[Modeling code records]
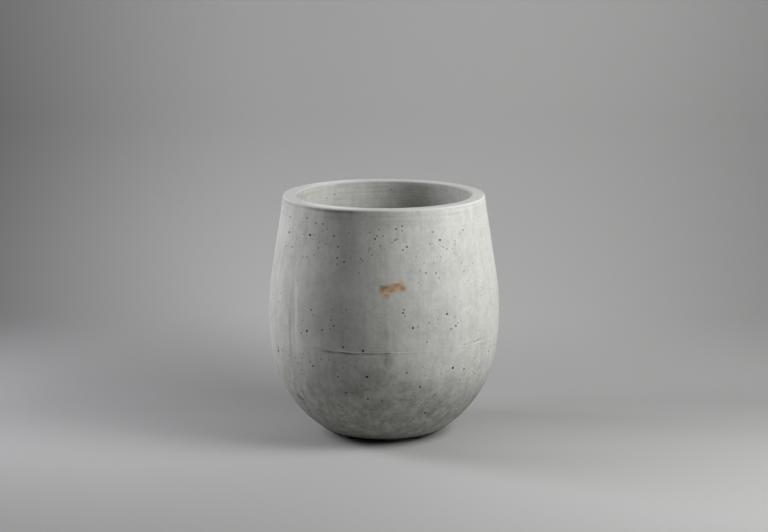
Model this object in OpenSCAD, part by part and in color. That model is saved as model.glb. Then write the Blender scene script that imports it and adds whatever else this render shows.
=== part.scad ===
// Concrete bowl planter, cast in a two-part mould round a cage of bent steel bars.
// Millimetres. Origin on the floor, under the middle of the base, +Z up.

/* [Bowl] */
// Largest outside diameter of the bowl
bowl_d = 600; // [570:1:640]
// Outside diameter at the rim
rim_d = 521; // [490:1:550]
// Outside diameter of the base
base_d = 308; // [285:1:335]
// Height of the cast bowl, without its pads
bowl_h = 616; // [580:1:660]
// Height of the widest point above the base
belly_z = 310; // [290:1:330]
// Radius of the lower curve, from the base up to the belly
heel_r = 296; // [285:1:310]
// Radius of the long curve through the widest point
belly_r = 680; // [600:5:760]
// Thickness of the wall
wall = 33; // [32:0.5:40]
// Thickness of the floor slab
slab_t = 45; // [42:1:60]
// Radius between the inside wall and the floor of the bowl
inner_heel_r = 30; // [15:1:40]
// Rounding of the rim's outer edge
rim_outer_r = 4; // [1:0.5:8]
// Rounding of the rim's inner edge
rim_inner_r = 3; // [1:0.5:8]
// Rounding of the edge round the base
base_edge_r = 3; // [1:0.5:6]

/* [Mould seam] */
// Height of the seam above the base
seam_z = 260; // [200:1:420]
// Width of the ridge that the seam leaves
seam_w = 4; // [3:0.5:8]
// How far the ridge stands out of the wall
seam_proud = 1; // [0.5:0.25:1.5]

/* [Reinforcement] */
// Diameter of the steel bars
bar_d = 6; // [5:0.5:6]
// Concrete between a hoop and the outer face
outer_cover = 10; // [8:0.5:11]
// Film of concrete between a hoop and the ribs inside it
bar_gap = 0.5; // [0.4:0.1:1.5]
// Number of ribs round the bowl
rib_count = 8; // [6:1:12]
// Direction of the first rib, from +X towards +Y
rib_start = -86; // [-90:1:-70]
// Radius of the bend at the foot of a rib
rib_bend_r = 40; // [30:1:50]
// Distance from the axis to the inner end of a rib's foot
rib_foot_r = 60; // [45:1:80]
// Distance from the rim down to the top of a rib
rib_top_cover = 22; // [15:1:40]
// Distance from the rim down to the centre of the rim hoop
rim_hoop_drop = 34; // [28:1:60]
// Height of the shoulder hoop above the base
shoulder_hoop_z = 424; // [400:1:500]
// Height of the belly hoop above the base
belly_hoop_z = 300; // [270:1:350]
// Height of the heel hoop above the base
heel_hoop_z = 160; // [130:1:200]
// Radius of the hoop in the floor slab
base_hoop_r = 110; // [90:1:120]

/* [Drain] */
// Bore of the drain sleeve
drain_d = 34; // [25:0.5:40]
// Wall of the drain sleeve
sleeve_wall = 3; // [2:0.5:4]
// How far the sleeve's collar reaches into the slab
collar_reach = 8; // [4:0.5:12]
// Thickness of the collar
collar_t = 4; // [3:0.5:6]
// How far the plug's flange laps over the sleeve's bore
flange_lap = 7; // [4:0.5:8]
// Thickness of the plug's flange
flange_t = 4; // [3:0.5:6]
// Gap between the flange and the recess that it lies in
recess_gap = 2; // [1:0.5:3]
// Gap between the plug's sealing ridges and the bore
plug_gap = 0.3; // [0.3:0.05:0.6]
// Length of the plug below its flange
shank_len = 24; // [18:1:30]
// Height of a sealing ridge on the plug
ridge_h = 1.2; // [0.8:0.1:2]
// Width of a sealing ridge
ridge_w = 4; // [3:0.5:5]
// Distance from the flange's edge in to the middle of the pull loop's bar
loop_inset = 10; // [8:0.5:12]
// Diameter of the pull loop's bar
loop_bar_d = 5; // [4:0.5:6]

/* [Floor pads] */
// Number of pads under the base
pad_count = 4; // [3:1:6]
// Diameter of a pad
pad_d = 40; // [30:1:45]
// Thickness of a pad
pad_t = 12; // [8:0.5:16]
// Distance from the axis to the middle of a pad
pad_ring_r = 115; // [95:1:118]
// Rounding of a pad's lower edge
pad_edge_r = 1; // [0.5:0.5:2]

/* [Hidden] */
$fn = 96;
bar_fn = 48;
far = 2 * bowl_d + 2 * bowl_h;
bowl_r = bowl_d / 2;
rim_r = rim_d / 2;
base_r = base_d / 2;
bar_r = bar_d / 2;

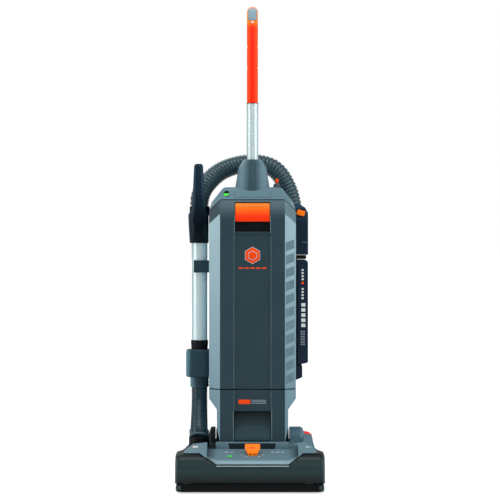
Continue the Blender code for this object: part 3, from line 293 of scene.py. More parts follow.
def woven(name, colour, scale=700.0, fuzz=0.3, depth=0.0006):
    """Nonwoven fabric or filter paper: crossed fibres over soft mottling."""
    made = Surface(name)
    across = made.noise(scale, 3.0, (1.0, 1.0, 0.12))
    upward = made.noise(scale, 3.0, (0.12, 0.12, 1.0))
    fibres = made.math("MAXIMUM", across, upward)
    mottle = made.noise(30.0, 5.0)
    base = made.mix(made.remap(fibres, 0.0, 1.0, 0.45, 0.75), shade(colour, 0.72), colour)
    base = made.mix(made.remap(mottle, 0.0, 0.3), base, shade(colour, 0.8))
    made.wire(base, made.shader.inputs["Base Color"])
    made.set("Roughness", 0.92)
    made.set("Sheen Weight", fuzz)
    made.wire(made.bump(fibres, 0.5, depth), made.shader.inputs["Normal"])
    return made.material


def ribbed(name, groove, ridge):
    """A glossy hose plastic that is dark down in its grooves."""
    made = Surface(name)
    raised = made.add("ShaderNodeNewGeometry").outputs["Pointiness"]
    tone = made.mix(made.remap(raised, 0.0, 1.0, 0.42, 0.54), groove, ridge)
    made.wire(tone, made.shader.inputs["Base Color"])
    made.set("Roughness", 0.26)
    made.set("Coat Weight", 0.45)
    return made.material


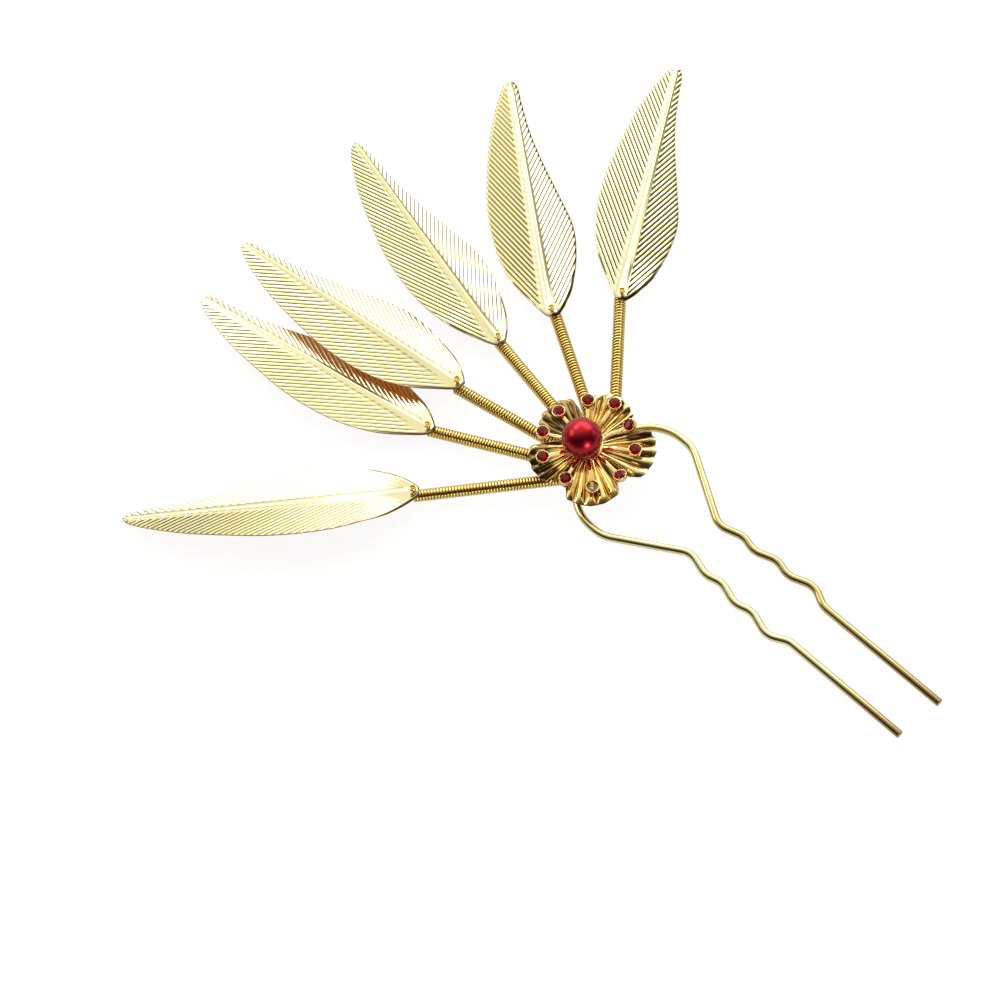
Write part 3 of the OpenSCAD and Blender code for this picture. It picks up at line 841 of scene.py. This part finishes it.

## YOUR GOAL
Copy out the listing above, line by line and exactly, from its first line to the line holding "base, +Z up.", inclusive.

## SOLUTION TO THE PROBLEM
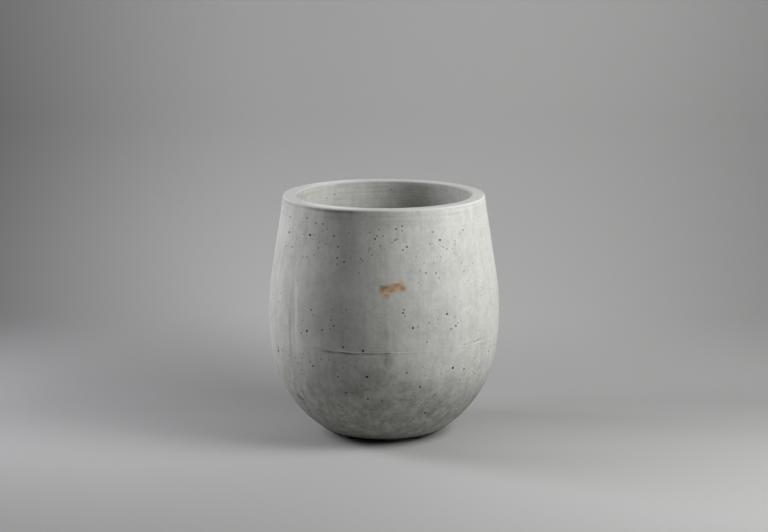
Model this object in OpenSCAD, part by part and in color. That model is saved as model.glb. Then write the Blender scene script that imports it and adds whatever else this render shows.
=== part.scad ===
// Concrete bowl planter, cast in a two-part mould round a cage of bent steel bars.
// Millimetres. Origin on the floor, under the middle of the base, +Z up.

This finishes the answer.